-- Start Listed entries --
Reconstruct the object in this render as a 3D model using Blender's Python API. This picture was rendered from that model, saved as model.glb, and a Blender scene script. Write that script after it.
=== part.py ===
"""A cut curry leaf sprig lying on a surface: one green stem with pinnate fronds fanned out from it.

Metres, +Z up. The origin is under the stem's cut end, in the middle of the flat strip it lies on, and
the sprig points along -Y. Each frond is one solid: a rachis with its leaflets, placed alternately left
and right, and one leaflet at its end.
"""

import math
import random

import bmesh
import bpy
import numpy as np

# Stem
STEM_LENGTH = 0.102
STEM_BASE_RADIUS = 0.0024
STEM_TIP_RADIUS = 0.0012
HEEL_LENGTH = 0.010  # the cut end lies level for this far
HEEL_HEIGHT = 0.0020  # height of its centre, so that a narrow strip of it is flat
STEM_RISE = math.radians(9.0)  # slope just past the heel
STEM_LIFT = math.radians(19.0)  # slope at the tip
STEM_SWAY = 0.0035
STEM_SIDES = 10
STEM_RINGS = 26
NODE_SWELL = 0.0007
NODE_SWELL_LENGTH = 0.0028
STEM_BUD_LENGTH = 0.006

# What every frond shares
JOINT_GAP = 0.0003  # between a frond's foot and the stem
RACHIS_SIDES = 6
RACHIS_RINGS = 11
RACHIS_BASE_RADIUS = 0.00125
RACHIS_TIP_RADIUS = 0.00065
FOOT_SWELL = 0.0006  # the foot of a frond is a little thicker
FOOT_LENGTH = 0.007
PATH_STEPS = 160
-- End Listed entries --
-- Start Listed entries --
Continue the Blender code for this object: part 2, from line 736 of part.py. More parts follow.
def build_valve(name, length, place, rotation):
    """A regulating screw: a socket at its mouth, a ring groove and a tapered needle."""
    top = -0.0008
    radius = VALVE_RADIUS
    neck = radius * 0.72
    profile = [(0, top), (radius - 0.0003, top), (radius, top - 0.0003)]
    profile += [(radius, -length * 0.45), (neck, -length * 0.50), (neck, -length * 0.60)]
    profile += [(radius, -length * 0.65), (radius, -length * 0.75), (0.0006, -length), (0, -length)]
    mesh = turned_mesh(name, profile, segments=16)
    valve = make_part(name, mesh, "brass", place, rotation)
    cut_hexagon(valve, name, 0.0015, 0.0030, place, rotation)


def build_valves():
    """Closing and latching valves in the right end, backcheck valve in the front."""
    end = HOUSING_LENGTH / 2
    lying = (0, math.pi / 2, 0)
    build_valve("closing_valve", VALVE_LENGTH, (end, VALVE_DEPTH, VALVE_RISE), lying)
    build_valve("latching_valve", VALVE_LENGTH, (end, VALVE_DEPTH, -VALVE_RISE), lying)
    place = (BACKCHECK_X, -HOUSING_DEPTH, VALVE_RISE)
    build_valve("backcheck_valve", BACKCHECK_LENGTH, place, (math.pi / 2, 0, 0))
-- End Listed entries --
Set problem: Repeat word for word the stretch of lines from the one with "Continue the Blender" down to the one with "(math.pi / 2, 0, 0))", both included.

Right answer:
Continue the Blender code for this object: part 2, from line 736 of part.py. More parts follow.
def build_valve(name, length, place, rotation):
    """A regulating screw: a socket at its mouth, a ring groove and a tapered needle."""
    top = -0.0008
    radius = VALVE_RADIUS
    neck = radius * 0.72
    profile = [(0, top), (radius - 0.0003, top), (radius, top - 0.0003)]
    profile += [(radius, -length * 0.45), (neck, -length * 0.50), (neck, -length * 0.60)]
    profile += [(radius, -length * 0.65), (radius, -length * 0.75), (0.0006, -length), (0, -length)]
    mesh = turned_mesh(name, profile, segments=16)
    valve = make_part(name, mesh, "brass", place, rotation)
    cut_hexagon(valve, name, 0.0015, 0.0030, place, rotation)


def build_valves():
    """Closing and latching valves in the right end, backcheck valve in the front."""
    end = HOUSING_LENGTH / 2
    lying = (0, math.pi / 2, 0)
    build_valve("closing_valve", VALVE_LENGTH, (end, VALVE_DEPTH, VALVE_RISE), lying)
    build_valve("latching_valve", VALVE_LENGTH, (end, VALVE_DEPTH, -VALVE_RISE), lying)
    place = (BACKCHECK_X, -HOUSING_DEPTH, VALVE_RISE)
    build_valve("backcheck_valve", BACKCHECK_LENGTH, place, (math.pi / 2, 0, 0))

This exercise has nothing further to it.